O padre tíbio, acabrunhado sob o peso de tantas faltas veniais e de tantas afeições desordenadas, permanece como que mergulhado num estado de insensibilidade. As graças recebidas e as obrigações do sacerdócio já o não tocam; por isso o Senhor na sua justiça o privará dos socorros abundantes, que lhe seriam moralmente necessários, para se desempenhar os deveres do seu estado. Assim irá de mal a pior; cada dia aumentarão os seus defeitos e também a sua cegueira. Havia Deus de prodigalizar as suas graças a quem se mostra avaro com ele? Não, diz o Apóstolo: “quem pouco semeia, pouco colhe”.
Declarou o Senhor que aumentará os seus favores aos que lhe testemunham reconhecimento e conservam as suas graças, mas tirará aos ingratos o que primeiro lhes tinha dado.
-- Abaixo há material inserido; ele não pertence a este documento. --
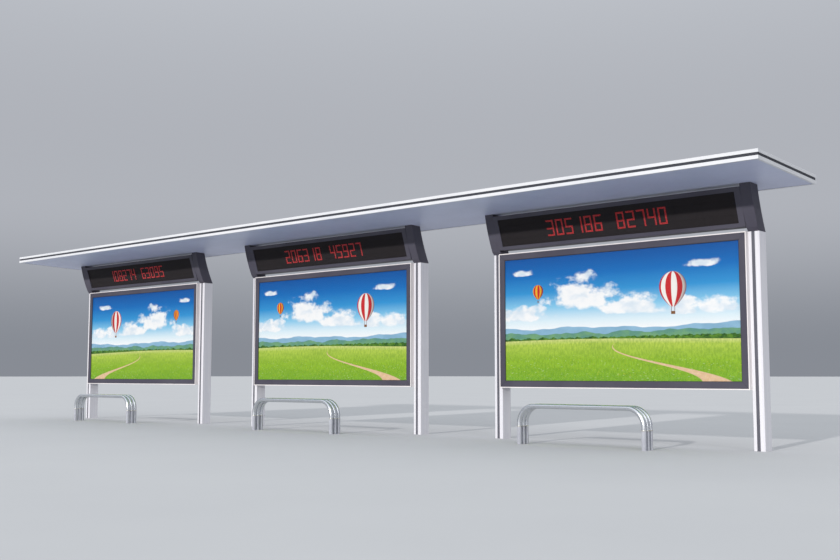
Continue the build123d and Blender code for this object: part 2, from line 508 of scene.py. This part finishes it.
# how fine across, how fine up, seed, detail, roughness
puff_pattern = (4.2, 6.0, 3.1, 9.0, 0.58)
fold_pattern = (5.0, 8.0, 7.7, 6.0, 0.5)
fold_lift = 0.04375
fold_band = (0.36, 0.62)


def flat_pattern(tree, across, up, fine_across, fine_up, seed, detail, roughness):
    """A cloudy pattern on a flat picture, from one row of numbers."""
    return noise(tree, across * fine_across, up * fine_up, seed, detail, roughness)


def paint_clouds(tree, under, across, up):
    """Ovals with a flat foot, their edges torn by noise."""
    nearest = None
    for bank_across, bank_up, half_width, half_height in cloud_banks:
        side = (across - bank_across) / half_width
        above = (up - bank_up) / half_height
        below = (up - bank_up) / (-cloud_base * half_height)
        rim = above.through("MAXIMUM", below)
        fullness = (side * side + rim * rim) * -1.0
        nearest = fullness if nearest is None else nearest.through("MAXIMUM", fullness)
    puffs = flat_pattern(tree, across, up, *puff_pattern)
    mask = (nearest + cloud_fullness + (puffs - 0.5) * cloud_tear).rise(0.0, cloud_edge)
    folds = flat_pattern(tree, across, up + fold_lift, *fold_pattern).rise(*fold_band)
    return mix(tree, mask, under, mix(tree, folds, colour(224, 236, 246), colour(255, 255, 255)))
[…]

Noutra parte diz que, o senhor da vinha, quando não tira fruto dela, trata de a confiar a outros vinhateiros, e castiga os primeiros. Depois ajunta: “Por isso vos declaro que o reino de Deus vos será tirado, para ser dado a uma nação que colha fruto dele”. Significa que Deus tirará do mundo o padre tíbio, ao qual havia confiado o cuidado do seu reino, isto é, que tinha encarregado de trabalhar na sua glória, e que dará esse encargo a outros, que lhe sejam reconhecidos e fiéis.
Deve procurar-se na tibieza a razão por que muitos padres colhem pouco fruto, de tantos sacrifícios que oferecem a Deus, de tantas comunhões que fazem, e de tantas orações que recitam no Ofício e na Missa. “Semeastes muito e colhestes pouco… e o que tinha recebido o salário do seu trabalho, lançou-o num saco roto”. Tal é o padre tíbio: os seus exercícios espirituais lança-os ele todos num saco furado, quer dizer que não lhe resta nenhum merecimento; antes, ao fazê-los dum modo tão defeituoso se torna digno de castigo. Não, o padre que vive na tibieza não está longe da sua perda. Segundo Pedro de Blois, deve o coração do padre ser um altar em que não cesse de arder o fogo do amor divino. Mas que sinal de amor ardente dá a Deus esse padre, que se contenta com evitar os pecados mortais e não teme desagradar a Deus com as faltas veniais? Como observa o Pe. Alvarez de Paz, o sinal que dá é antes o de um amor bem tíbio.
Para fazer um bom padre não bastam apenas graças comuns e pouco numerosas; requerem-se graças muito especiais e abundantes. Ora, como quereria Deus prodigalizar os seus favores a quem se pôs a seu serviço, e depois o serve mal? Santo Inácio de Loyola chamou um dia um irmão leigo da sua Companhia, que passava uma vida muito tíbia, e falou-lhe assim: “Dize-me, irmão meu, que vieste fazer à religião?” Ele respondeu-lhe: “Vim para servir a Deus”. “Ah, meu irmão, replicou o Santo, que disseste? Se me tivesses respondido que foi para servir um cardeal, um príncipe da terra, terias mais desculpa; mas, visto que vistes para servir a Deus, — é assim que o serves?
Todo o sacerdote entra na corte, não dum príncipe da terra, mas noutra muito mais alta, — a dos amigos de Deus, onde se tratam continuamente e em confidência os negócios mais importantes para a glória da soberana Majestade. Donde procede que um padre tíbio mais desonra do que honra a Deus; porque dá a entender, pela sua conduta negligente e cheia de defeitos, que o Senhor não merece ser servido e amado com mais diligência; que, procurando agradar-lhe, não encontra prêmio que o faça bastante feliz; e que a sua divina Majestade não é digna dum amor tal, que nos obrigue a preferir a sua glória a todas as nossas satisfações.